#### [Exercise directions]
Filter the entries below, keeping every line that has the word "More".
|---|
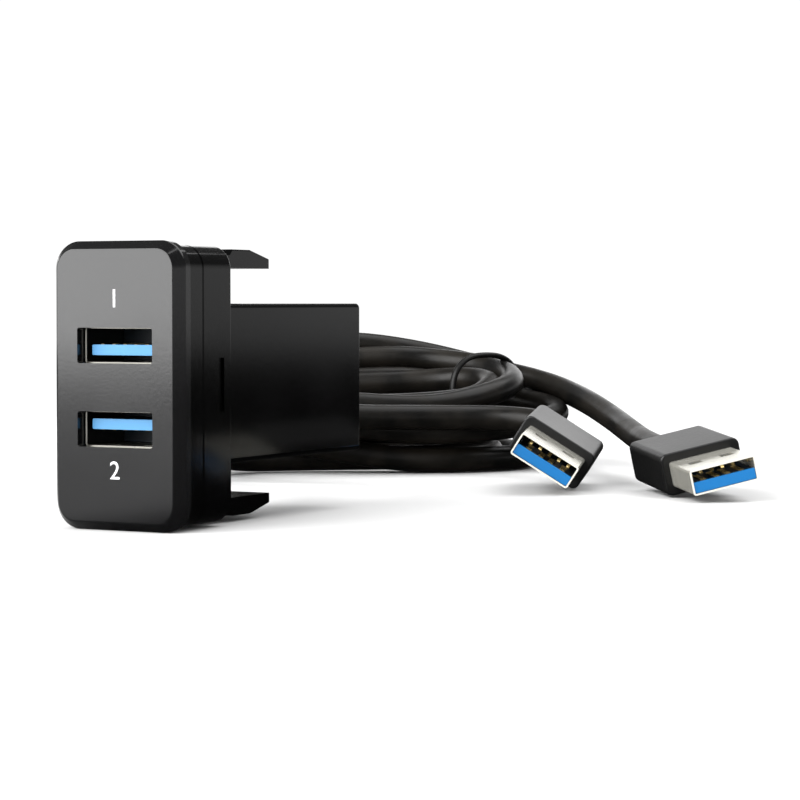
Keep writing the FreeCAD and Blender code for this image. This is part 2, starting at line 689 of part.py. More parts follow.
def build():
    os.makedirs("parts", exist_ok=True)
    save("face_plate", face_plate())
    save("front_collar", front_collar())
    save("clip_frame", clip_frame())
    save("rear_box", rear_box())
    for number, z in PORT_Z.items():
        name = "port_" + str(number)
        side = TONGUE_SIDE[number]
        contacts = port_contacts(z, side)
        save(name + "_shell", port_shell(z))
        save(name + "_contacts", Part.makeCompound(contacts))
        save(name + "_insulator", port_insulator(z, side, contacts))
        save(name + "_inner_mould", port_mould(z))
        save(name + "_inner_lead", inner_lead(z))
        save("cable_boot_" + str(number), boot(z))
    grooves = []
    for number in (1, 2):
        name = "cable_" + str(number)
        for part in ("in", "out"):
            points = route(number, part)
            save(name + "_" + part, tube(points, CABLE_D / 2, name + "_" + part))
            grooves.append(tube(points, CABLE_D / 2 + GROOVE))
    grooves.append(wire_tie(TIE_D / 2 + GROOVE))
    for number, radius in ((1, RING_IN), (2, RING_OUT)):
        save("cable_" + str(number) + "_hank", hank(radius, grooves))
    save("wire_tie", wire_tie(TIE_D / 2))
    contacts = plug_contacts()
    pieces = {"grip": plug_grip(), "shell": plug_shell(), "insert": plug_insert(contacts),
              "contacts": Part.makeCompound(contacts)}
    for number in (1, 2):
        for part, shape in pieces.items():
            save("plug_" + str(number) + "_" + part, place_plug(shape, number))


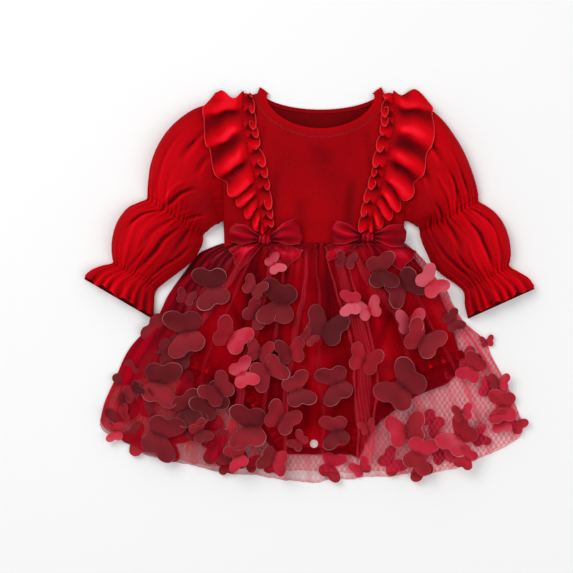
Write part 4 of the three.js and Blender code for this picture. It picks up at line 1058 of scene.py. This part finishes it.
def skirt_front(landing):
    rows, columns = FRONT_NET_GRID
    flat = skirt_flat(rows, columns, front=True)
    down, across = shares(rows, columns)
    found = landing.tops(flat[::3, ::3], 1.1)
    carried = spread(blurred(found, 14), rows, columns, 3)
    over = smoothstep((spread(found, rows, columns, 3) - 1.2) / 1.5)
    edge = power(np.sin(math.pi * across), 0.5)
    loft = SKIRT_LOFT * edge * np.minimum(1, down * 4) * (1 - 0.2 * down)
    base = np.maximum(carried + 0.5, NET_TOP + loft)
    uneven = 1 + 0.4 * ripple(across * 30, 95)
    sway = 0.9 * ripple(down * 5 + across * 8, 96) * down
    phase = 2 * math.pi * NET_FOLDS * across + sway + 1.2 * ripple(across * 18, 97)
    wave = (0.5 - 0.5 * np.cos(phase)) ** 0.8
    depth = (2.0 + 2.3 * down**0.7) * uneven * edge
    fine = 0.35 * np.sin(2 * math.pi * 61 * across + 1.5 * ripple(across * 40, 98)) * (0.4 + 0.6 * down)
    gathers = 0.8 * np.sin(2 * math.pi * 88 * across + ripple(across * 60, 99)) * np.exp(-down * 22)
    strips = np.zeros(flat.shape[:2])
    for fold in DENSE_FOLDS:
        wavy = flat[..., 0] + 2.2 * ripple(flat[..., 1] * 0.045, 70 + int(fold["half"] * 10))
        near = line_bump(wavy, flat[..., 1], fold["line"], fold["half"])
        strips = np.maximum(strips, fold["strength"] * smoothstep((near - 0.25) / 0.3))
    z = base + depth * wave + (fine + gathers) * edge + 1.6 * strips
    slope = np.abs(np.gradient(z, axis=1)) / np.maximum(np.hypot(*np.gradient(flat, axis=1).T).T, 0.2)
    x, y = flat[..., 0], flat[..., 1]
    layered = line_bump(x, y, UPPER_LEFT["line"], UPPER_LEFT["half"])
    lower_left = smoothstep((-x - 60) / 120) * (1 - 0.55 * smoothstep((-y - 215) / 40))
    rims = np.exp(-across / 0.012) + np.exp(-(1 - across) / 0.012)
    density = 0.1 + 0.3 * np.clip(slope, 0, 1.0) + 0.85 * strips + 0.4 * np.exp(-down * 14)
    density = density + 1.0 * layered * (1 - 0.5 * strips) + 0.4 * lower_left * (1 - over) + 0.7 * rims
    density = density + 0.3 * smoothstep((down - 0.988) / 0.008) + 0.08 * ripple(across * 26, 90)
    density = density + 0.25 * strips * np.sin(2 * math.pi * 110 * across)
    density = density - 0.7 * bump(np.hypot(x - SNAP["x"], y - SNAP["y"]), 10)
    pleats = 0.5 + 0.5 * np.sin(2 * math.pi * 31 * across + 1.6 * ripple(across * 25, 87))
    fan = power(pleats, 2) * np.exp(-power(down / (0.3 + 0.12 * ripple(across * 19, 86)), 2))
    dark = 0.9 * np.exp(-down * 9) * (0.3 + 0.7 * pleats) + 0.5 * fan
    dark = dark + 0.85 * layered * (0.75 + 0.25 * pleats)
    dark = np.clip(dark * (1 - 0.75 * strips), 0, 0.95)
    return net_piece("skirt_front_net", with_height(flat, z), front_net_cloth, density, dark, over)


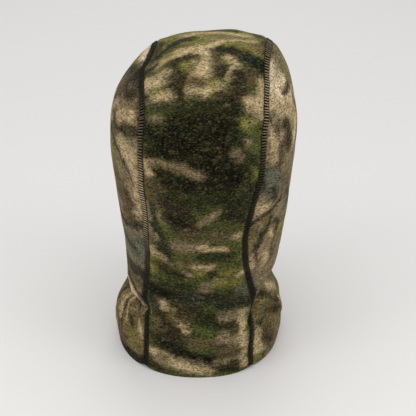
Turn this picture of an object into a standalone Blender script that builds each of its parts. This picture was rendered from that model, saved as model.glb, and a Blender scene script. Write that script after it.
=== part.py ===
"""Pull-on fleece face mask: a crown panel and two side panels joined by flatlock seams, with a bound eye opening.

Frame: metres, +Z up, the face towards -Y, the wearer's left towards +X. The origin is the bottom centre of
the whole part's box, on the floor that the hem stands on.
"""

import bmesh
import bpy
import numpy as np
from mathutils import Matrix

# ---------------------------------------------------------------- driving dimensions
HEIGHT = 0.328

# Stations up the hood: height, half width, depth behind the X axis, depth in front of it, and half the
# width of the crown panel where its seams pass that height on the back.
HEM = {"level": 0.0, "half_width": 0.084, "back": 0.085, "front": 0.094, "seam": 0.0515}
LIP = {"level": 0.018, "half_width": 0.086, "back": 0.085, "front": 0.094, "seam": 0.051}
SKIRT = {"level": 0.045, "half_width": 0.080, "back": 0.083, "front": 0.090, "seam": 0.051}
NECK = {"level": 0.080, "half_width": 0.0745, "back": 0.077, "front": 0.088, "seam": 0.0505}
JAW = {"level": 0.120, "half_width": 0.0785, "back": 0.084, "front": 0.096, "seam": 0.0475}
CHEEK = {"level": 0.165, "half_width": 0.0835, "back": 0.095, "front": 0.100, "seam": 0.0475}
HEAD = {"level": 0.240, "half_width": 0.089, "back": 0.101, "front": 0.098, "seam": 0.056}
STATIONS = (HEM, LIP, SKIRT, NECK, JAW, CHEEK, HEAD)

CROWN_SEAM = 0.053  # half the crown panel's width on top of the head
BROW_SEAM = 0.046  # and where it ends at the eye opening

# How square the sections are: 2 is an ellipse.
BACK_POWER = 2.15
FRONT_POWER = 2.3
CROWN_POWER = 2.15

NOSE_LEVEL = 0.162
NOSE_STANDS_OUT = 0.009
NOSE_HALF_WIDTH = 0.023
NOSE_HALF_HEIGHT = 0.028

EYE_LEVEL = 0.207
EYE_HALF_WIDTH = 0.068
EYE_HALF_HEIGHT = 0.027
EYE_POWER = 2.6

FLEECE = 0.0024
SEAM_GAP = 0.0003

THREAD_BAND_WIDTH = 0.005
THREAD_BAND_THICKNESS = 0.0006
OUTER_CLEARANCE = 0.0005
INNER_CLEARANCE = 0.0009

BINDING_WIDTH = 0.009
BINDING_THICKNESS = 0.001
BINDING_OUTER_CLEARANCE = 0.0009
BINDING_INNER_CLEARANCE = 0.0018
BINDING_STITCH_WIDTH = 0.004
BINDING_STITCH_THICKNESS = 0.0005
BINDING_STITCH_CLEARANCE = 0.0004
ELASTIC_RADIUS = 0.0009
ELASTIC_CLEARANCE = 0.0004

LABEL_WIDTH = 0.018
LABEL_HEIGHT = 0.030
LABEL_THICKNESS = 0.0005
LABEL_LEVEL = 0.024
LABEL_CLEARANCE = 0.0010
LABEL_STITCH_HEIGHT = 0.0012
LABEL_STITCH_INSET = 0.002
LABEL_STITCH_CLEARANCE = 0.0005

# ---------------------------------------------------------------- how finely the pieces are faceted
ROWS_TO_HEAD = 26
ROWS_OVER_CROWN = 20
CROWN_COLUMNS = 8
SIDE_COLUMNS = 17
OPENING_STEPS = 60
FINER = 0.55  # how much closer together the columns get towards the front

# Which height on the back seam the side panel's rows start from to end at the foot of the eye opening,
# and at the two ends of its rounded outer corner, by share of the half opening's edge.
ROW_TO_OPENING = 0.130
ROW_TO_CORNER, CORNER_START = 0.175, 0.42
ROW_PAST_CORNER, CORNER_END = 0.240, 0.68
ELASTIC_SIDES = 6

CORNER_CUT = 0.0015  # the side panels' corner at the brow, hidden under the binding
FARTHEST = 0.5
CROWN_RADIUS = 0.09
HALVINGS = 44
NUDGE = 5e-5


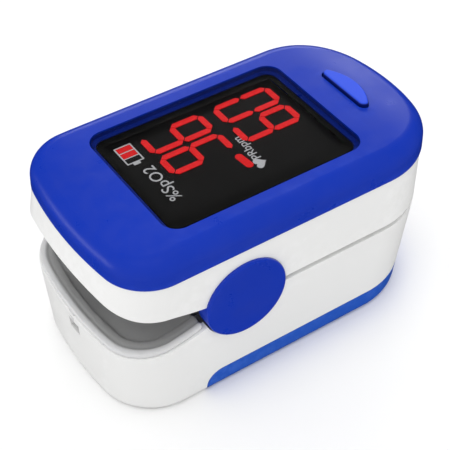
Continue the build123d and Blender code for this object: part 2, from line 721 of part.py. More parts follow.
|---|
#### [Answer below]
Keep writing the FreeCAD and Blender code for this image. This is part 2, starting at line 689 of part.py. More parts follow.
Continue the build123d and Blender code for this object: part 2, from line 721 of part.py. More parts follow.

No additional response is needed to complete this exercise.